Later, while sitting down to my office work I decided to take a few minutes to complete a little honey-do project my wife wanted done. I work out of my house so it is easy to take a few minutes off from my day, here and there, to get things done around home. From that choice the rest of the day got weird—at least weird for me. The weirdness came from the amount of energy I had. I much more energy than I’ve had in years. I’ll try to describe what it was like. The next bit of this post may seem a bit frenzied and hard to follow but that is intentional.
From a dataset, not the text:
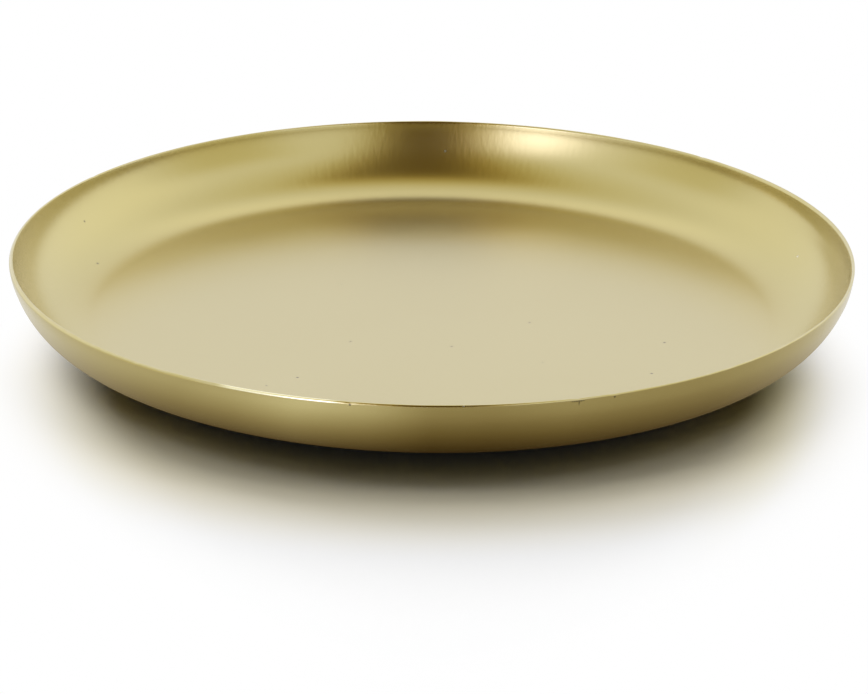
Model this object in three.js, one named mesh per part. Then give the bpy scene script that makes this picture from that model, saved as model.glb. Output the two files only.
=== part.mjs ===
// A candle plate: a shallow round dish of thin metal sheet, on felt pads.
// Sizes are in millimetres and +Z is up. The origin is at the middle of the plate, at the level
// that the pads stand on.

import * as THREE from 'three';

// Plate
const rimDiameter = 220;    // over the lip, the widest place
const plateHeight = 19;     // from the underside to the top of the lip
const sheetThickness = 1;
const coveRadius = 21;      // of the outer curve that turns the floor into the wall

// Felt pads
const padCount = 4;
const padDiameter = 16;
const padThickness = 1.5;
const padInset = 10;        // from the edge of the flat floor to the edge of a pad

// Fineness of the round forms, in steps
const plateSides = 96;
const coveSteps = 12;
const lipSteps = 6;
const padSides = 32;

const quarterTurn = Math.PI / 2;
const fullTurn = Math.PI * 2;

// Points of the section that lie closer together than this share of the sheet are one point.
const weldShare = 0.001;

const goldMetal = new THREE.MeshStandardMaterial({
  name: 'gold_metal',
  color: new THREE.Color().setRGB(0.66, 0.54, 0.27, THREE.LinearSRGBColorSpace),
  roughness: 0.3,
  metalness: 1,
});
const felt = new THREE.MeshStandardMaterial({
  name: 'felt',
  color: new THREE.Color().setRGB(0.045, 0.04, 0.036, THREE.LinearSRGBColorSpace),
  roughness: 0.95,
  metalness: 0,
});

// The wall's form. The lip is rounded over the whole thickness of the sheet, and its centre lies
// on the sheet's middle surface. The cove turns as far as it takes for the lip to reach the
// plate's height, at most until the wall stands upright, and any height left is straight wall.
const lipRadius = sheetThickness / 2;
const middleRadius = coveRadius - lipRadius;
const lipCentreHeight = plateHeight - lipRadius;
const coveTurn = Math.acos(Math.max(0, (coveRadius - lipCentreHeight) / middleRadius));
const floorRadius = rimDiameter / 2 - lipRadius - middleRadius * Math.sin(coveTurn);

// A round stretch of the section, from one direction to another, seen from its centre.
function arc(centre, radius, from, to, steps) {
  const clockwise = to < from;
  return new THREE.EllipseCurve(centre.x, centre.y, radius, radius, from, to, clockwise).getPoints(steps);
}

// The section runs from the axis along the underside, up the outside of the wall, over the lip,
// and down the inside to the axis again. Its x is the distance from the axis, its y the height.
function plateSection() {
  const down = -quarterTurn;
  const coveEnd = down + coveTurn;
  const coveCentre = new THREE.Vector2(floorRadius, coveRadius);
  const lipCentre = new THREE.Vector2(floorRadius + middleRadius * Math.sin(coveTurn), lipCentreHeight);
  const points = [
    new THREE.Vector2(0, 0),
    ...arc(coveCentre, coveRadius, down, coveEnd, coveSteps),
    ...arc(lipCentre, lipRadius, coveEnd, coveEnd + fullTurn / 2, lipSteps),
    ...arc(coveCentre, coveRadius - sheetThickness, coveEnd, down, coveSteps),
    new THREE.Vector2(0, sheetThickness),
  ];
  const weld = sheetThickness * weldShare;
  return points.filter((point, i) => i === 0 || point.distanceTo(points[i - 1]) > weld);
}

// The plate, standing on top of the pads
function makePlate() {
  const geometry = new THREE.LatheGeometry(plateSection(), plateSides);
  geometry.rotateX(quarterTurn);
  const plate = new THREE.Mesh(geometry, goldMetal);
  plate.name = 'plate';
  plate.position.z = padThickness;
  return plate;
}

// One round pad, punched from felt sheet and stuck under the flat floor
function makePad(index) {
  const geometry = new THREE.CylinderGeometry(padDiameter / 2, padDiameter / 2, padThickness, padSides);
  geometry.rotateX(quarterTurn);
  const pad = new THREE.Mesh(geometry, felt);
  pad.name = `felt_pad_${index + 1}`;
  const direction = (index + 1 / 2) * fullTurn / padCount;
  const distance = floorRadius - padInset - padDiameter / 2;
  pad.position.set(distance * Math.cos(direction), distance * Math.sin(direction), padThickness / 2);
  return pad;
}

const candlePlate = new THREE.Group();
candlePlate.add(makePlate());
for (let index = 0; index < padCount; index += 1) {
  candlePlate.add(makePad(index));
}

export default candlePlate;
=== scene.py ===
"""Builds a shallow gold-coloured candle plate on felt pads, and the pale studio that it stands in.

Lengths are in metres, +Z is up, and the plate's axis is the Z axis. The pads stand on the level
z = 0, and the camera looks along +Y.
"""

import math

import bpy
import numpy as np
from bpy.props import FloatProperty, FloatVectorProperty, IntProperty, PointerProperty
from mathutils import Matrix, Vector


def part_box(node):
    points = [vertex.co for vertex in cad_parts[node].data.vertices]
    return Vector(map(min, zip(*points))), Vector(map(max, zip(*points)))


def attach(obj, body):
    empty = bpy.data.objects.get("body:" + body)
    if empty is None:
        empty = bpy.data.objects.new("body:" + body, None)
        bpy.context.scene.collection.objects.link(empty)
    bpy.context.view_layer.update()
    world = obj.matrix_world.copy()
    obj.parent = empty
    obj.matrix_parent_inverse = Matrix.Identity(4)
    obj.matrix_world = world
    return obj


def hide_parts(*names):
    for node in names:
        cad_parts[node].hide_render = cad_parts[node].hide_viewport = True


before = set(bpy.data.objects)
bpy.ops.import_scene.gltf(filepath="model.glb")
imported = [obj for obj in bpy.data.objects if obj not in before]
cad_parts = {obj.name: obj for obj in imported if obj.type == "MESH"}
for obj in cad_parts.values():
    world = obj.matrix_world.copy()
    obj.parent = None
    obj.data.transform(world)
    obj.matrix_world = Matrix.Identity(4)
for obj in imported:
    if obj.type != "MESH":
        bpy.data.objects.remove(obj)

bl_info = {
    "name": "Candle Plate",
    "version": (1, 0, 0),
    "blender": (4, 5, 0),
    "location": "3D View > Sidebar > Candle Plate",
    "description": "Makes a gold-coloured metal candle plate on felt pads, with its studio",
    "category": "Add Mesh",
}

PHOTO_WIDTH = 868
SENSOR_WIDTH = 36.0
QUARTER_TURN = math.pi / 2
HALF_TURN = math.pi
FULL_TURN = math.pi * 2
FULL_CIRCLE = 360.0

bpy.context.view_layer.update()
PLATE_LOW, PLATE_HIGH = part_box("plate")
PAD_NODES = ("felt_pad_1", "felt_pad_2", "felt_pad_3", "felt_pad_4")
PAD_LOW, PAD_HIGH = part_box(PAD_NODES[0])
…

“Bye honey! Have a nice day at work!

“Before I get to work I better hook that TV up in the other room for my wife; I have to clean up that space for it; that belongs in this drawer; this drawer is a mess, I’d better straighten it out; no, I better rearrange all of these drawers to get them straight; why are those in here they should be in the closet? The closet has all these things we will never use; I better clear them out; I’ll make a pile of things for the Salvation Army and a pile of sentimental things to box up; now that everything is cleared out I should put these boxes up into the attic; hey, the attic is a mess! I’d better straighten it up. Now I should run those boxes over to donate; while I’m out I should run to the store for batteries for that old flashlight I found. I really should stop by Lowes to pick up a new doorbell to fix ours and take my wife’s watch to the jeweler for a new battery; I also need to head to the office store to order new cards; nope, I don’t like their selections so I’ll order some online; I should install the new door bell, etc.

“Oh, hi honey! You’re home! Guess what I did all day.”

I’m enjoying the new me. I enjoy wanting to get up and move. My wife is happier and often brags to people about the changes. Oh, and for any husbands considering losing weight, with all this energy, when I chase my wife, she’s easier to catch!